Nel 1984 la sconfitta nella battaglia per la scala mobile segnò la fine della visione del partito quale arcangelo vendicatore del mondo del lavoro. Nei pochi anni seguenti il divorzio si compì con il ricambio dei dirigenti nazionali del Pci che fu non solo generazionale ma ancor più di orientamento geopolitico.

LA MATRICE IDEOLOGICA originaria del partito fu nascosta sotto il tappeto, e sostituita da uno esplicito desiderio di andare al governo. Per quel desiderio, la platea di elettori era da cambiare, e si attraversò il mar rosso del mondo del lavoro manuale per accamparsi sulla spiaggia del ceto medio «riflessivo», a cui stanno a cuore i diritti di tutti, dai disabili agli alcoolisti. Quanto ai problemi del lavoro si possono affrontare con il reddito di cittadinanza, una soluzione che rende possibile stringere alleanze con altre forze politiche.
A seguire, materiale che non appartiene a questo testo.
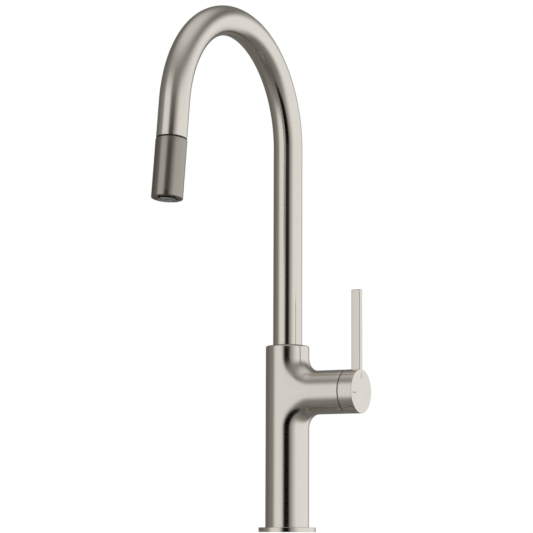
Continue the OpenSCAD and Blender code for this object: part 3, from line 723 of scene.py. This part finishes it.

La prima alleanza è stata con quei democristiani usciti indenni dalla bufera di tangentopoli, ne è nato poi un partito, metà Pci, metà Dc col nome di Pd, dove accanto alla pietas per i diseredati della terra, ha fatto aggio l’esperienza democristiana su quale cultura di potere e di governo si fondano le mosse politiche per conquistare il governo. Difatti le poche esperienze di governo del Pd sono ascrivibili quasi tutte al saper fare dei politici professionali di ascendenza democristiana.
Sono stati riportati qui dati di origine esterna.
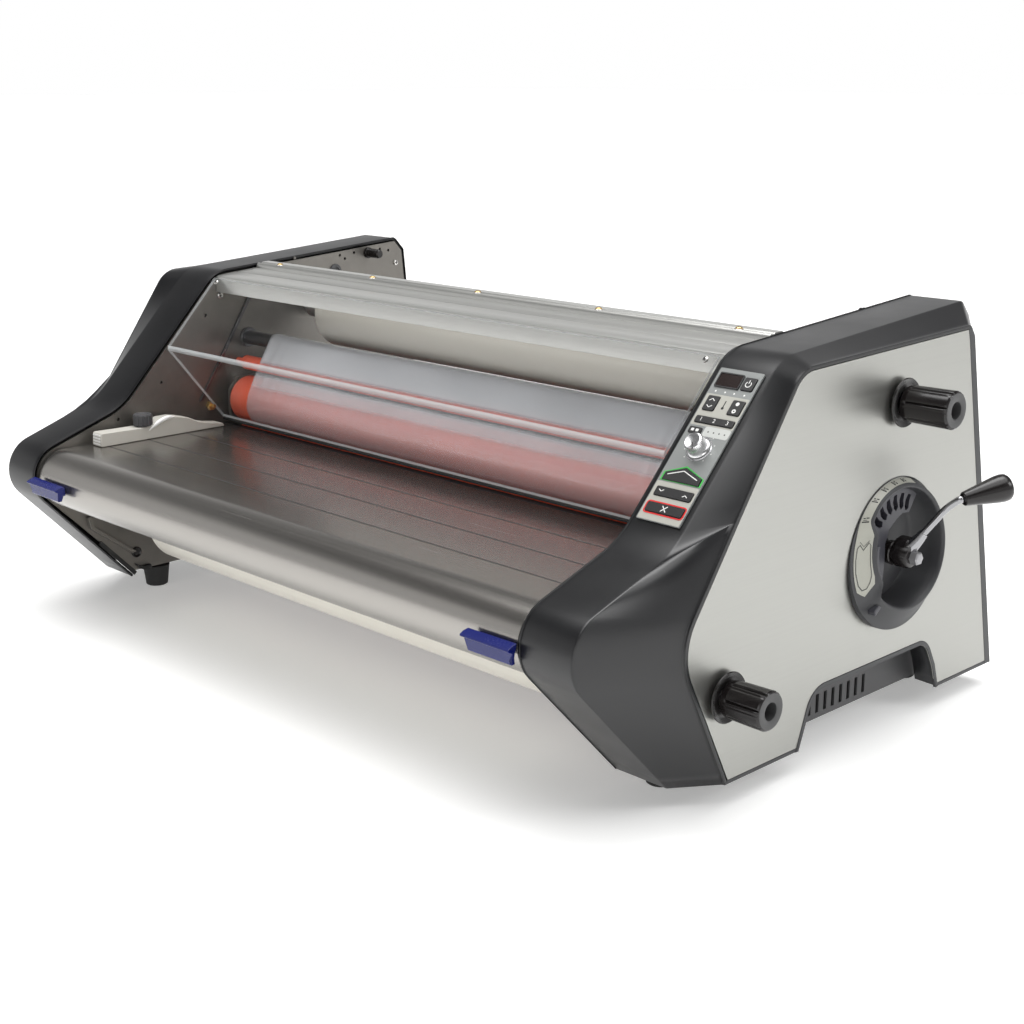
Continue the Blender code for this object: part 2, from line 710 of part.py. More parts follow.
# ---------------------------------------------------------------- controls
def on_slope(x, down, height):
    """A place on the control slope: across, down the slope from its upper end, and out of it."""
    y = SLOPE_TOP[0] - down * math.cos(SLOPE_ANGLE) - height * math.sin(SLOPE_ANGLE)
    z = SLOPE_TOP[1] - down * math.sin(SLOPE_ANGLE) + height * math.cos(SLOPE_ANGLE)
    return (x, y, z)


def slope_box(name, x_low, x_high, start, end, low, high, slot="dark_grey", bevel=0.0):
    centre = on_slope((x_low + x_high) / 2, (start + end) / 2, (low + high) / 2)
    half = ((x_high - x_low) / 2, (end - start) / 2, (high - low) / 2)
    corners = [[middle + sign * reach for middle, reach in zip(centre, half)] for sign in (-1.0, 1.0)]
    return box(name, *corners, slot, bevel, (SLOPE_ANGLE, 0.0, 0.0))


KEYS = {  # name: (x low, x high, start, end) on the slope
    "power_key": (396.0, 407.5, 2.5, 14.5),
    "temperature_key": (372.5, 383.0, 23.5, 37.5),
    "speed_step_key": (396.5, 407.5, 24.5, 38.5),
    "preset_key": (372.5, 407.5, 43.0, 49.0),
    "run_key": (372.5, 407.5, 93.0, 104.5),
    "reverse_key": (372.5, 407.5, 111.0, 119.5),
    "stop_key": (372.5, 407.5, 125.5, 133.5),
}
LABEL = (367.3, 410.8, -3.8, 141.4)


def controls():
    holes = [(low - 0.5, high + 0.5, start - 0.5, end + 0.5) for low, high, start, end in KEYS.values()]
    curve = bpy.data.curves.new("control_plate", "CURVE")
    curve.dimensions = "2D"
    curve.fill_mode = "BOTH"
    curve.extrude = mm(0.75)
    for low, high, start, end in [LABEL] + holes:
        spline = curve.splines.new("POLY")
        spline.points.add(3)
        spline.use_cyclic_u = True
        corners = ((low, start), (high, start), (high, end), (low, end))
        for point, (x, down) in zip(spline.points, corners):
            point.co = (mm(x), mm(-down), 0.0, 1.0)
    add("control_plate", curve, "black_plastic", on_slope(0.0, 0.0, 1.1), (SLOPE_ANGLE, 0.0, 0.0))
    for name, (low, high, start, end) in KEYS.items():
        slope_box(name, low, high, start, end, -2.0, 2.9, "dark_grey", 0.6)
    slope_box("display_window", 372.5, 393.5, 1.0, 14.0, 2.2, 3.0, "dark_grey")
    profile = [(14.0, 0.0), (14.0, 7.0), (13.0, 8.0), (4.0, 8.6), (3.0, 9.6), (2.2, 9.6), (2.2, 0.0)]
    dial = turned("speed_knob", profile, (0.0, 0.0), "silver_plastic", 20, False)
    dial.location = [mm(value) for value in on_slope(389.5, 72.0, 0.0)]
    dial.rotation_euler = (SLOPE_ANGLE, 0.0, 0.0)


casing()
heat_and_pull_rollers()
carriers()
belt_and_motor()
supplies()
idlers()
film_web()
crank()
feed_table()
paper_guide()
latches()
shield()
controls()
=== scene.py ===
"""Looks of the bench-top roll laminator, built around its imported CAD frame.

Sizes are in millimetres in the machine's own gauge: x from the middle of the body along
the rollers, y towards the rear, z from the lower edge of the end covers. GAUGE places that
gauge in the frame, from the crank's axis and the two side plates. Each piece rides on the
CAD body that it belongs to, and stands for the plain CAD nodes that it replaces.
"""

import json
import math

import bmesh
import bpy
from mathutils import Matrix, Vector


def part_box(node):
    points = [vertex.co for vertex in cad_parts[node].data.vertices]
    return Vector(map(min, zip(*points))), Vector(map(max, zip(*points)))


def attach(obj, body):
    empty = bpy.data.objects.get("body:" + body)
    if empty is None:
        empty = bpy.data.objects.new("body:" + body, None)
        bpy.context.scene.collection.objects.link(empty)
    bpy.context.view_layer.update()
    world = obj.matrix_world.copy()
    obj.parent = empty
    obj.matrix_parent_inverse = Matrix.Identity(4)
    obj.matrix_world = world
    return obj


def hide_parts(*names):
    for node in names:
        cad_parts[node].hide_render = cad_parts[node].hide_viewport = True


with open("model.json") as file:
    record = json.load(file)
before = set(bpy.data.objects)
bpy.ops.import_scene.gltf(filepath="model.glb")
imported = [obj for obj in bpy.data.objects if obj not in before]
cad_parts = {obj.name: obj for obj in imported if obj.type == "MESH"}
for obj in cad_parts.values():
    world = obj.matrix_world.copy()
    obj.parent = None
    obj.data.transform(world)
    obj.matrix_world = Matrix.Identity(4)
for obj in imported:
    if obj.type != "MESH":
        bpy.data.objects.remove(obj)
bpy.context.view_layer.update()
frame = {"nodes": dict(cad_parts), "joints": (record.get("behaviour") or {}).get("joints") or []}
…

Quando, per pochi mesi, divenne presidente del consiglio un politico professionale di origine comunista colse l’opportunità per farsi legittimare dall’intero mondo, e all’epoca delle guerre balcaniche degli Usa di Clinton, ne diede prova con la sua acquiescenza per le bombe su Belgrado, la città che quasi certamente aveva conosciuto «da compagno».

Col tempo l’agire del partito, ex Dc-ex Pci, ha mostrato la sua incapacità di far fronte allo stato delle cose, creato dalla sua incapacità: da Berlusconi all’exploit della Lega e dei fascisti sino all’emersione del fungo cinquestelle. Proprio però quando il Pd stava scivolando nel baratro elettorale del 14%, ecco arrivare dal cielo celeste ben due salvatori della patria, ambedue estranei a quel pezzo del partito, le cui lontanissime origini, più volte rinnegate, risalivano al dopoguerra.

AI DUE SALVATORI SPETTA di raddrizzare l’economia, la società, la politica. Le grandi aspettative createsi dipendono dal fatto che entrambi sono esponenti dell’élite e come tali sono promossi a priori, qualsiasi iniziativa intraprendono.

Il maestro del nuovo segretario del Pd è stato il professore della Cattolica Beniamino Andreatta, senatore e ministro, il suo mentore Romano Prodi, e insegnare la scienza della politica contemporanea è il suo ultimo impegno professionale. Altro che Di Vittorio.

Il ritorno dell’élite nei ruoli di governo riconsegna la politica a coloro che sanno, e chiude la stagione dove la spinta al voto era l’abbaglio ideologico oppure un concreto voto di scambio.

È inteso che coloro che sanno agiscono per il nostro bene e noi siamo chiamati a ringraziarli, a rinnegare il sistema politico dell’ultimo travagliatissimo mezzo secolo. È proprio così?